La restauration ne constitue pas une contrainte. On est au service d’un objet qui est déjà réalisé. Aucun questionnement de création. On refait, on répare. Les questionnements ne sont que techniques. Refaire telle pièce ? La conserver ? La création d’un vitrail, en revanche, comporte beaucoup de contraintes. On n’est pas comme un peintre devant son tableau. Il faut partir d’une fenêtre avec des dimensions, avec une orientation : plein ciel ou pas, au sud ou au nord, avec des lumières différentes. Il faudra adapter les couleurs et le verre au contexte. Les commanditaires ont une idée de ce qu’ils veulent. Surtout de ce qu’ils ne veulent pas. Le budget cadre notre action. La réalisation technique de l’image dépend des dimensions… Il faut trouver un équilibre entre les contraintes et la création. Finalement, c’est très intéressant parce que les contraintes nous guident vers une réalisation. Choisir ce métier, c’est choisir les contraintes qui en font partie. Il faut prendre le temps d’arriver à tout mettre ensemble. J’ai toujours l’image des planètes qui viennent d’être créées et prennent du temps pour tourner les unes autour des autres, s’installer de façon équilibrée. Trouver la cohérence nécessite du temps de maturation à l’intérieur. Pas forcément en faisant des dessins.

On revient à la cathédrale de Chartres et à la cohérence de tous les éléments. Michael Edwards cite son ami Alain Berthoz, spécialiste du cerveau et professeur au Collège de France. Il dit «  Notre cerveau est plus intelligent que nous. » Nous le voyons, ajoute Michael Edwards, souvent quand il y a un problème à résoudre le soir et qu’on ne trouve pas la solution, le matin elle est là. Vous ne vous êtes jamais dit «  Zut, je ne vais pas y arriver. »

Non, non, non. Je l’ai expérimenté, ça se met en place, on trouve et ça marche. On finit toujours par trouver une solution.

Quelle relation avez-vous avec votre travail quand il est exposé ? Vous venez de faire deux vitraux pour la chapelle voisine de votre atelier.

Quand j’ai su que j’allais habiter là, j’ai pensé que je proposerais à la commune de faire des vitraux pour cette chapelle à prix coûtant. Finalement l‘association pour le patrimoine est venue me solliciter et a devancé ma proposition.

Les vitraux de la chapelle de Collonges

Vous restaurez ou créez des vitraux pour des édifices religieux.
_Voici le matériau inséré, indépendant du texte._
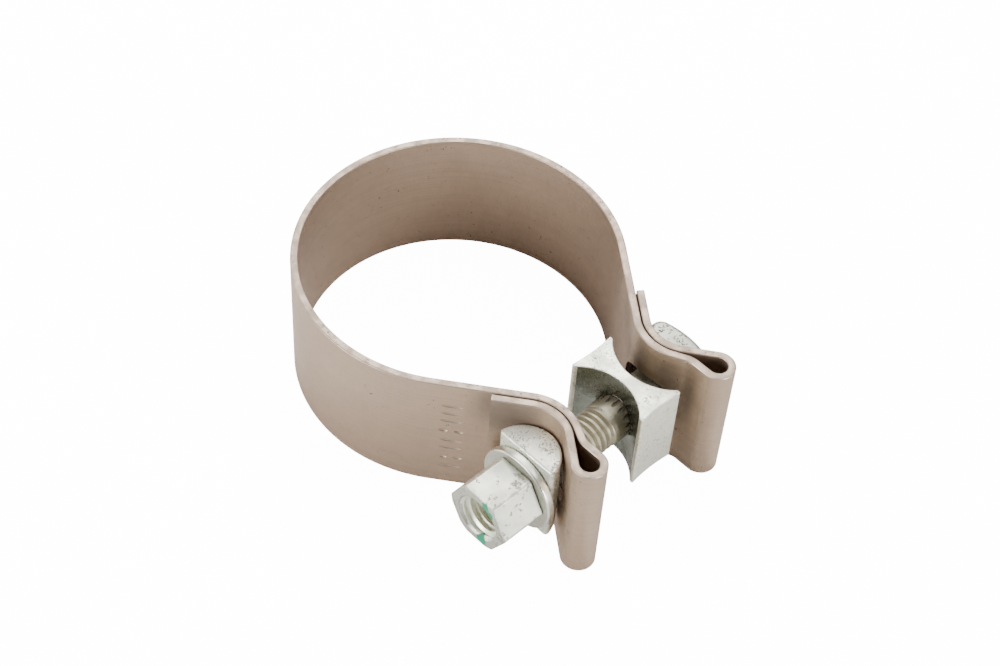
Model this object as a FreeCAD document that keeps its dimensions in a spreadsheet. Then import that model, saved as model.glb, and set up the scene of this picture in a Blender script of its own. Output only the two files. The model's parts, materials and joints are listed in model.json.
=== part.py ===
"""Single-bolt band clamp for lapped exhaust pipe, modelled loose, as it leaves the box.

Frame, in millimetres: the origin is the ring's centre at mid-width, +Z runs along the pipe,
+X points from the pipe to the tightening mechanism, and the bolt lies along Y, with its head
on the +Y side and the nut on the -Y side.
"""
import FreeCAD, Part
import math
import os
import re
import Sketcher

V = FreeCAD.Vector
doc = FreeCAD.newDocument("band_clamp")

# ---------------------------------------------------------------- driving dimensions
DIMENSIONS = [
    # band: one strip, both of its ends folded back outside into a loop
    ("ring_inner_r", 34.2),
    ("band_width", 32.0),
    ("band_thick", 1.7),
    ("layer_gap", 0.25),
    ("split_gap", 0.1),
    ("bolt_x", 44.3),
    ("saddle_y", 23.7),
    ("saddle_r", 11.6),
    ("saddle_exit_deg", 27.0),
    ("shoulder_r", 4.0),
    ("loop_run_y", 15.0),
    ("loop_x", 57.25),
    ("loop_r", 3.75),
    ("flap_end_x", 33.0),
    ("slot_end_r", 6.2),
    ("slot_offset", 1.3),
    ("slot_near_y", 5.0),
    ("slot_far_y", 24.0),
    # reaction block between the two saddles
    ("block_y", 5.7),
    ("block_half_x", 10.15),
    ("block_half_y", 5.75),
    ("block_face_r", 12.1),
    ("block_waist", 2.9),
    ("block_side_dip", 0.4),
    ("block_tall", 21.2),
    ("block_edge_r", 0.3),
    # bolt with a half-round head, and the loose spacer that matches its head
    ("half_round_r", 7.65),
    ("half_round_back", 0.5),
    ("head_back", 0.6),
    ("half_round_tall", 21.2),
    ("half_round_edge_r", 0.8),
    ("shank_r", 4.9),
    ("bolt_end_y", -28.5),
    ("bolt_end_chamfer", 0.9),
    ("running_fit", 0.07),
    ("loose_fit", 0.35),
    # washer and nut
    ("washer_r", 9.45),
    ("washer_thick", 1.9),
    ("washer_edge", 0.25),
    ("stack_gap", 0.15),
    ("nut_flats", 14.0),
    ("nut_long", 10.6),
    ("nut_chamfer", 0.45),
    ("nut_sink", 0.55),
]
sheet = doc.addObject("Spreadsheet::Sheet", "Sheet")
for row, (alias, value) in enumerate(DIMENSIONS, start=1):
    sheet.set("A%d" % row, alias)
    sheet.set("B%d" % row, str(value))
    sheet.setAlias("B%d" % row, alias)
doc.recompute()


def size(alias):
    """The value of one driving dimension."""
    return float(sheet.get(alias))


def bind(obj, **formulas):
    """Bind properties of obj to formulas whose words are aliases of the sheet."""
    for prop, formula in formulas.items():
        obj.setExpression(prop, re.sub(ALIAS, r"Sheet.\g<0>", formula))


ALIAS = r"\b(" + "|".join(alias for alias, value in DIMENSIONS) + r")\b"


def place(obj, x="0", y="0", z="0"):
    """Bind the three coordinates of an object's place."""
    for axis, formula in zip("xyz", (x, y, z)):
        bind(obj, **{"Placement.Base." + axis: formula})


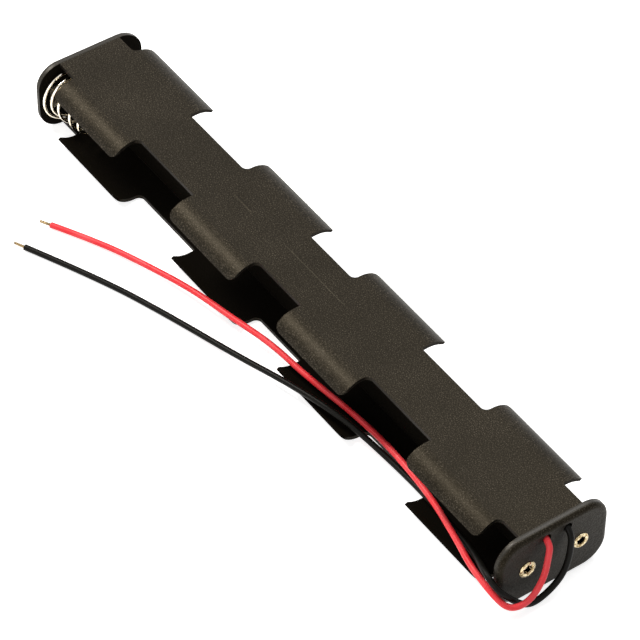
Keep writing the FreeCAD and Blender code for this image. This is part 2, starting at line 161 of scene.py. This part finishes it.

Vous êtes croyante ?

Croyante et en recherche. La religion est un peu comme les parents. Au début, ça nous donne tout, ce qu’on doit faire, ce qu’on ne doit pas faire, ça nous aide à nous tenir debout. Mais à un moment il faut aller plus loin si on veut grandir.

Il y a une forme de cohérence dans toute votre façon de vivre.

Ce sont les hommes (et pas les femmes) qui ont construit la religion pour Dieu, et pas Dieu lui-même. D’où de nombreux paradoxes, des contradictions, des écarts entre la théorie et la pratique. Il faut s’en libérer comme on se libère des parents en demeurant liés à eux.

C’est un peu l’image de votre travail. Vos vitraux terminés, ils vivent et changent en fonction de la lumière. Indépendamment de vous.

Ils vivent leur vie. Le choix de ce métier n’est sans doute pas un hasard. Mes parents m’ont donné le prénom de Claire.

Vous êtes toujours dans la recherche de cohérence entre votre métier, votre prénom, votre personnalité. Il vous faut trouver votre chemin, comme vous le faites en travaillant. Le vitrail se situe entre le figuratif et la stylisation. Il y a comme un détour obligatoire pour créer l’image.

On revient toujours aux contraintes de la technique. Il faut s’adapter à ce qu’accepte le verre. Le cerne noir autour participe à cette stylisation du réel.

Vous ne rendez pas le réel, vous l’interprétez.

C’est, je crois, ce qu’on fait toujours dans la vie. On croit être dans le réel mais on n’en capte qu’une petite partie.

Les vitraux sont peut-être la représentation de ces petites parties que la lumière nous permet de capter. La philosophie de Claire, elle, pourrait en ce moment être illustrée par un vitrail exposé dans son atelier. Des motifs celtes qui peuvent être interprétés comme une représentation de l’infini constitué d’un entrelacs d’angles, de droites et de courbes. Comme une métaphore de la pensée qui jamais ne s’arrêterait.